Try to get the Logitech Harmony iOS app to control all of the devices in the dizzying complexity that is now the home theater, and the TV suddenly goes off randomly in the middle of “Dancing With the Stars.”
“I didn’t touch anything,” I yell at the iPhone.
“Looks like you got a problem with the flux capacitor there, Doc,” my wife is quick to quip.
And my big reveal of the wonders of AirPlay mirroring took the same predictable path.
“Uh, huh. Guess what, Poindexter? Your TV is broken.”
It’s not broken. Well, the new iteration of AirPlay for iOS 5 is still being finicky. The new wireless “mirroring” capabilities in iOS 5 gets special power on the iPad 2 and iPhone 4S. In standard mirroring, the devices now work with an Apple TV to project whatever is on the device onto the TV. This trick used to require an HDMI connection from the tablet. One imagines this could be a boon to presentations. In its earlier version, AirPlay on most iOS devices just threw select media like video or slideshows onto the TV and was an effective media-sharing tool. You could use the phone as a controller and image previewer to show your own stored media to others.
The new mirroring capabilities are much more promising. Now it is possible with compatible apps to use the device as a second screen. In Real Racing 2, one of the best examples of mirroring available, the iPhone or iPad 2 serves as the driving controller and race course map, showing only the brake pedal when tapped and an overview of your progress on the course. This same sort of secondary screen behavior is being built into the next generation of Nintendo Wii game console and its oversized touch screen controller.
In theory, this opens up a tremendous new range of programming possibilities for developers. Previously, TV networks and most notably Disney in its Bambi Blu-ray release, developed apps that worked synchronously with over-air TV programming. With the new AirPlay, developers can not only put an app on the TV but leverage the two screens in a whole new way that makes mobile device real and direct players on the main screen of the home. For gaming, of course, this puts the iPhone and iPad in much more direct competition with the game consoles.
When it works. So far, the performance of the AirPlay apps I have been trying are sketchy. HBO Go, the premium channel’s on-demand app, refuses to use AirPlay mirroring. I am guessing or hoping that they will resolve any licensing issues restricting device-bound on-demand programming from being tossed back onto the TV whence it came. Netflix actually works quite well via AirPlay mirroring, but its apps are already present on pretty much every connected TV and Web video box anyway. Still, one can see a great opportunity here for the device to become a preview or catalog screen, perhaps even where we get closed captioning or subtitles.

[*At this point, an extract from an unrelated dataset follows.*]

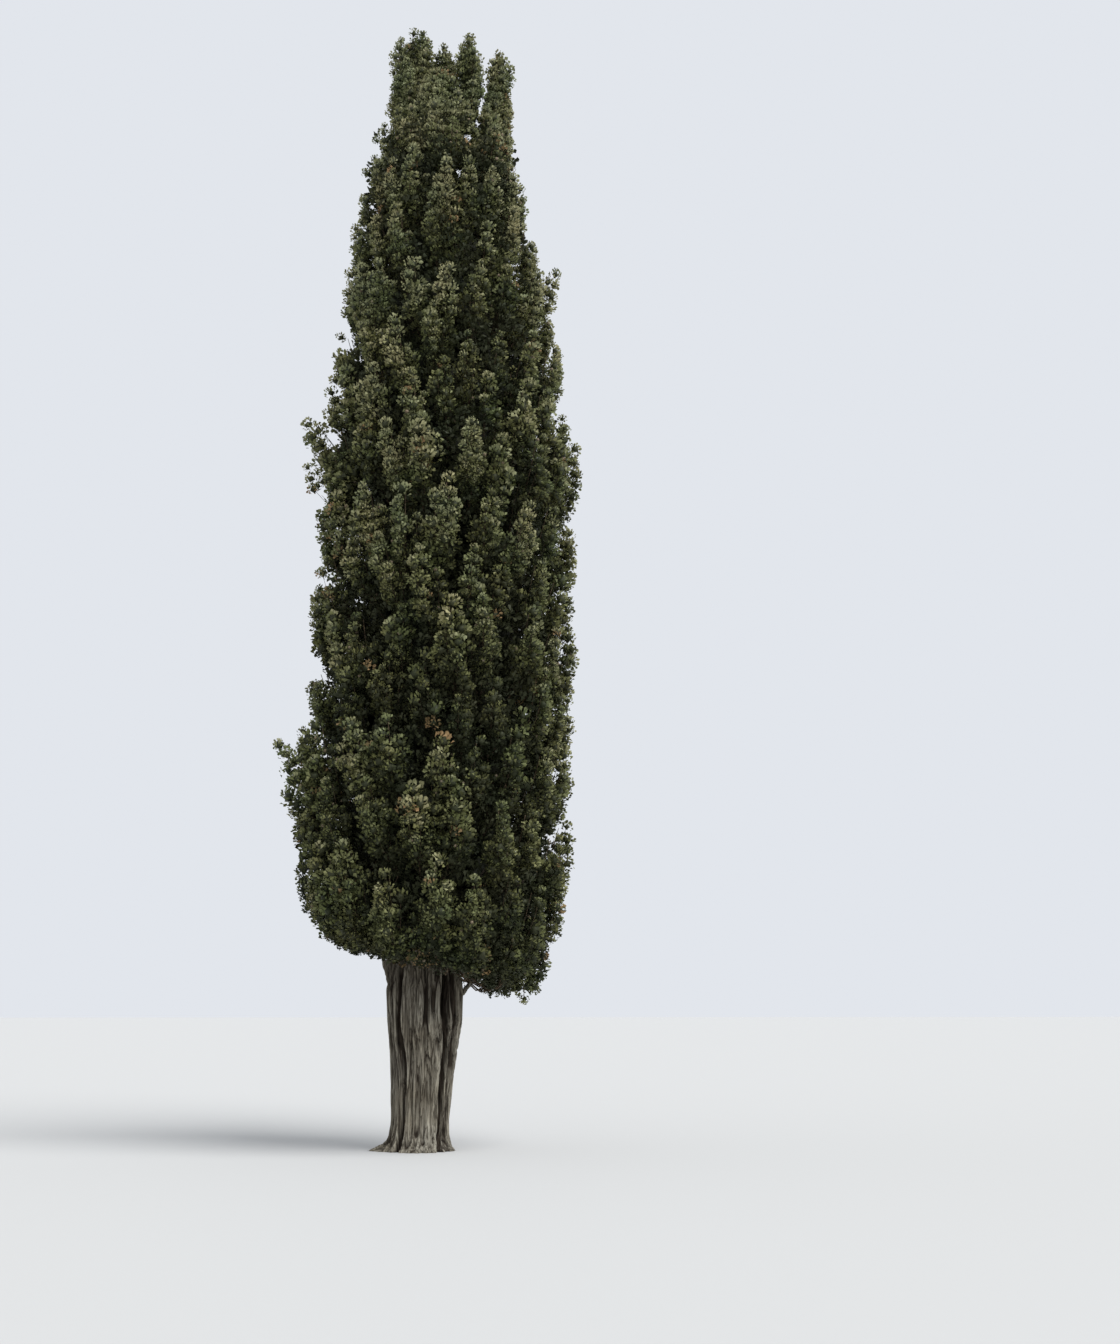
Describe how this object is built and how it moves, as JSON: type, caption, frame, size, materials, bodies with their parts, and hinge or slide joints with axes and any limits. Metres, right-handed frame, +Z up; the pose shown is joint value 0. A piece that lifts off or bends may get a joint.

An animated interactive children’s book on the iPhone and iPad, “Bartleby’s Book of Buttons,” puts onto the device screen a special set of prompts and controls for interacting with the storybook on the TV. I can imagine great extensions of this idea so that multiple family members can use an iPad to interact with the same story or perhaps collaborate on a single TV screen from one or multiple devices. Extend this idea to other forms of adult programming and the device becomes the Interactive TV that the TV industry has been trying to engineer for a couple decades now. The device display can become the interactive controller for polling, chatting, shared media experiences or both on demand and live programming. The developers at CNN have got to be daft if they aren’t already working on a way to AirPlay the CNN Live feature on their app and let the device work as a voting or commenting device.

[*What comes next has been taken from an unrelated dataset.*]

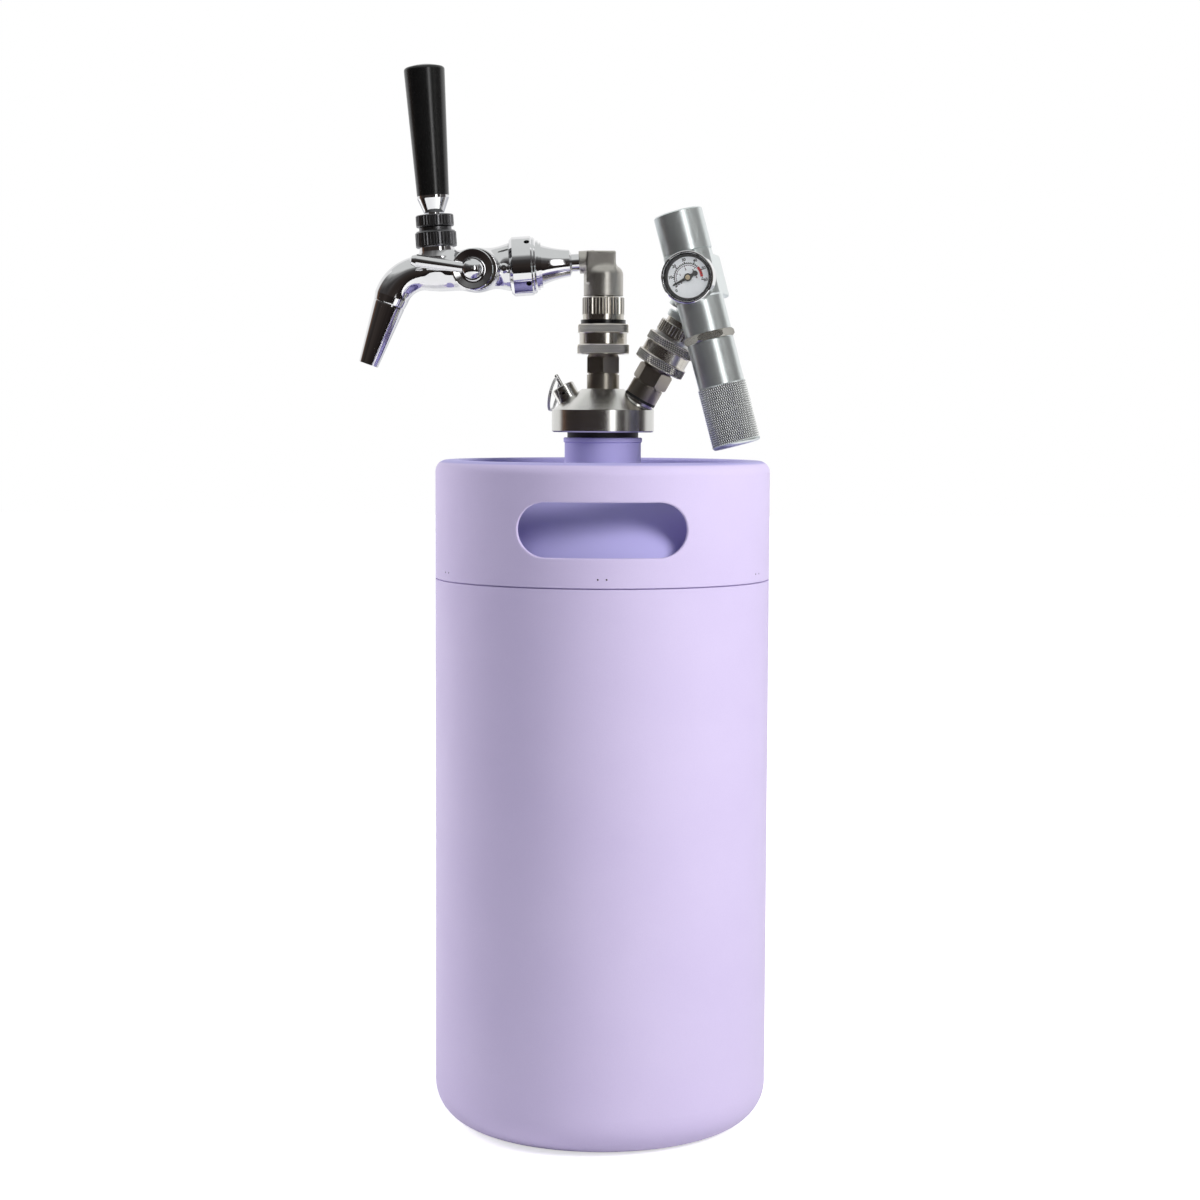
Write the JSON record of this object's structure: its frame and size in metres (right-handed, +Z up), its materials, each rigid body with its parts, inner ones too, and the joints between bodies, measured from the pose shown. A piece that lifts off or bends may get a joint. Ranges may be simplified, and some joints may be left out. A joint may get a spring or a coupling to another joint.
{
  "type": "mini keg beer dispenser",
  "caption": "Insulated mini keg with carry slots, a lever tap on a quick disconnect, and a gas cartridge regulator with gauge and adjusting knob.",
  "frame": {"origin": "centre of the flat base that the keg stands on", "axes": "+Z up along the keg's axis, -X towards the tap's spout, -Y the side with the gauge face and the flow lever"},
  "size_m": [0.2519, 0.205, 0.6477],
  "materials": {
    "lilac_coat": "matte powder coat",
    "vessel_steel": "brushed",
    "lid_steel": "fine turned",
    "fitting_steel": "polished, warm",
    "tap_chrome": "mirror",
    "dark_metal": "dark plated",
    "turned_aluminium": "bright turned",
    "black_rubber": "matte",
    "black_plastic": "satin",
    "white_plastic": "satin",
    "ball_steel": "polished",
    "dial_face": "printed",
    "needle_black": "matte",
    "clear_window": "clear"
  },
  "bodies": {
    "keg": {"outer_shell": "lilac_coat", "inner_vessel": "vessel_steel", "handle_ring": "lilac_coat"},
    "lid_seal": {"lid_seal": "black_rubber"},
    "lid": {"lid": "lid_steel", "liquid_post": "fitting_steel", "gas_post": "fitting_steel", "gas_seat_ring": "black_rubber", "post_rings": "black_rubber", "poppets": "ball_steel", "poppet_springs": "vessel_steel", "dip_tube": "vessel_steel", "gas_tube": "vessel_steel", "liquid_socket": "fitting_steel", "gas_socket": "fitting_steel", "probes": "fitting_steel", "lock_balls": "ball_steel", "stop_rings": "vessel_steel", "collar_springs": "vessel_steel", "liquid_cover_nut": "fitting_steel", "gas_cover_nut": "fitting_steel", "prv_body": "lid_steel", "prv_spring": "vessel_steel"},
    "prv_stem": {"prv_stem": "lid_steel"},
    "prv_ring": {"prv_ring": "vessel_steel"},
    "liquid_collar": {"liquid_collar": "fitting_steel", "marker_ring": "black_plastic"},
    "gas_collar": {"gas_collar": "fitting_steel"},
    "tap": {"elbow_head": "fitting_steel", "shank_adapter": "tap_chrome", "nut_retainer": "tap_chrome", "coupling_nut": "tap_chrome", "shank_gasket": "black_rubber", "faucet_body": "tap_chrome", "stop_pin": "tap_chrome", "spout": "tap_chrome", "ball_seal": "black_rubber", "bonnet": "dark_metal", "flow_washer": "black_plastic"},
    "handle": {"lever": "tap_chrome", "lock_collar": "dark_metal", "ferrule": "tap_chrome", "handle": "black_plastic"},
    "shuttle": {"shuttle": "white_plastic", "shuttle_seal": "black_rubber"},
    "compensator": {"compensator": "white_plastic"},
    "flow_control": {"flow_knob": "tap_chrome"},
    "regulator": {"gas_swivel": "turned_aluminium", "regulator_body": "turned_aluminium", "cartridge_holder": "turned_aluminium", "piercing_pin": "fitting_steel", "regulator_piston": "white_plastic", "range_spring": "vessel_steel", "lock_nut": "turned_aluminium", "gauge_case": "tap_chrome", "gauge_dial": "dial_face", "gauge_lens": "clear_window"},
    "spring_button": {"spring_button": "fitting_steel"},
    "knob": {"adjusting_knob": "turned_aluminium"},
    "needle": {"gauge_needle": "needle_black"}
  },
  "joints": [
    {"name": "lid_lift", "type": "slide", "parent": "keg", "child": "lid_seal", "axis": [0, 0, 1], "range_m": [0, 0.015]},
    {"name": "lid_turn", "type": "hinge", "parent": "lid_seal", "child": "lid", "pos_m": [0, 0, 0.4256], "axis": [0, 0, 1], "range_deg": [0, 1800]},
    {"name": "prv_pull", "type": "slide", "parent": "lid", "child": "prv_stem", "axis": [-0.4891, 0.104, 0.866], "range_m": [0, 0.003], "stiffness_N_per_m": 2500, "springref_m": -0.004},
    {"name": "prv_ring_swing", "type": "hinge", "parent": "prv_stem", "child": "prv_ring", "pos_m": [-0.02812, 0.00598, 0.45893], "axis": [0.2079, 0.9781, 0], "range_deg": [0, 75]},
    {"name": "liquid_collar_slide", "type": "slide", "parent": "lid", "child": "liquid_collar", "axis": [0, 0, 1], "range_m": [0, 0.0035], "stiffness_N_per_m": 2000, "springref_m": -0.004},
    {"name": "tap_swivel", "type": "hinge", "parent": "lid", "child": "tap", "pos_m": [0, 0, 0.5086], "axis": [0, 0, 1], "range_deg": [-90, 90]},
    {"name": "handle_pull", "type": "hinge", "parent": "tap", "child": "handle", "pos_m": [-0.10193, 0, 0.53821], "axis": [0, -1, 0], "range_deg": [0, 18]},
    {"name": "shuttle_slide", "type": "slide", "parent": "tap", "child": "shuttle", "axis": [0.9976, 0, 0.0698], "range_m": [0, 0.00479]},
    {"name": "flow_turn", "type": "hinge", "parent": "tap", "child": "flow_control", "pos_m": [-0.07884, 0, 0.52338], "axis": [0, 1, 0], "range_deg": [0, 75]},
    {"name": "compensator_slide", "type": "slide", "parent": "tap", "child": "compensator", "axis": [0.9976, 0, 0.0698], "range_m": [0, 0.00292]},
    {"name": "gas_collar_slide", "type": "slide", "parent": "lid", "child": "gas_collar", "axis": [0.4891, -0.104, 0.866], "range_m": [0, 0.0035], "stiffness_N_per_m": 2000, "springref_m": -0.004},
    {"name": "regulator_swivel", "type": "hinge", "parent": "lid", "child": "regulator", "pos_m": [0.05184, -0.01102, 0.49748], "axis": [0.4891, -0.104, 0.866], "range_deg": [-60, 60]},
    {"name": "knob_travel", "type": "slide", "parent": "regulator", "child": "spring_button", "axis": [0.2532, -0.0538, -0.9659], "range_m": [0, 0.0045]},
    {"name": "knob_turn", "type": "hinge", "parent": "spring_button", "child": "knob", "pos_m": [0.08012, -0.04157, 0.41836], "axis": [0.2532, -0.0538, -0.9659], "range_deg": [0, 1080]},
    {"name": "gauge_needle_turn", "type": "hinge", "parent": "regulator", "child": "needle", "pos_m": [0.04974, -0.0575, 0.51689], "axis": [0.2079, 0.9781, 0], "range_deg": [0, 213]}
  ],
  "couplings": [
    {"joint": "lid_lift", "follows": "lid_turn", "m_per_rad": 0.00047746},
    {"joint": "shuttle_slide", "follows": "handle_pull", "m_per_rad": 0.01525},
    {"joint": "compensator_slide", "follows": "flow_turn", "m_per_rad": 0.0022323},
    {"joint": "knob_travel", "follows": "knob_turn", "m_per_rad": 0.00023873}
  ]
}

Mobile devices working as second screen to the living room TV have almost mind-blowing potential – for everything from creative new modes of interactivity to being able to personalize in some way the shared viewing on the large screen with individual feeds on a phone or tablet. One of the problems with the traditional models of ITV was always who controls the remote in an interactive experience? Web interactivity generally is solitary, one person deciding what and where to click. Put that level of choice on the main TV and you are asking for trouble. Will families really fight over whether to click on that ad? If devices become the personalizing and interactive element in an ITV world then becomes manageable but also even more powerful than we ever imagined. One of the cool things about AirPlay is that it puts the dual-screen model into the hands of a much broader array of developers, not just the broadcasters. Now anyone can re-imagine TV experiences.
Of course it would all work better if it, well, worked better. I am having the roughest time getting AirPlay to perform acceptably over the iPhone 4S. It can’t use the 5.6GHz 802.11n band that the iPad and Apple TV can use for cleaner and more robust bandwidth. Or at least I think that is the problem. Real Racer 2 on the iPhone 4S over AirPlay is a poor experience in my network. The action seizes up and the images are rendering at ultra-low resolution. But even on the iPad 2 running the “HD” version of the game the bandwidth gets taxed.
“Your TV is broke,” she reiterates as if I will get it this time.
“It’s not broke. Watch. It isn’t perfect yet but this is interesting.”
“’Interesting.’ Is that what we are calling broke technology now, Sparky? ‘Interesting?’ Did I tell you that the air conditioning in my car is getting very interesting? The ice maker in the refrigerator – downright captivating."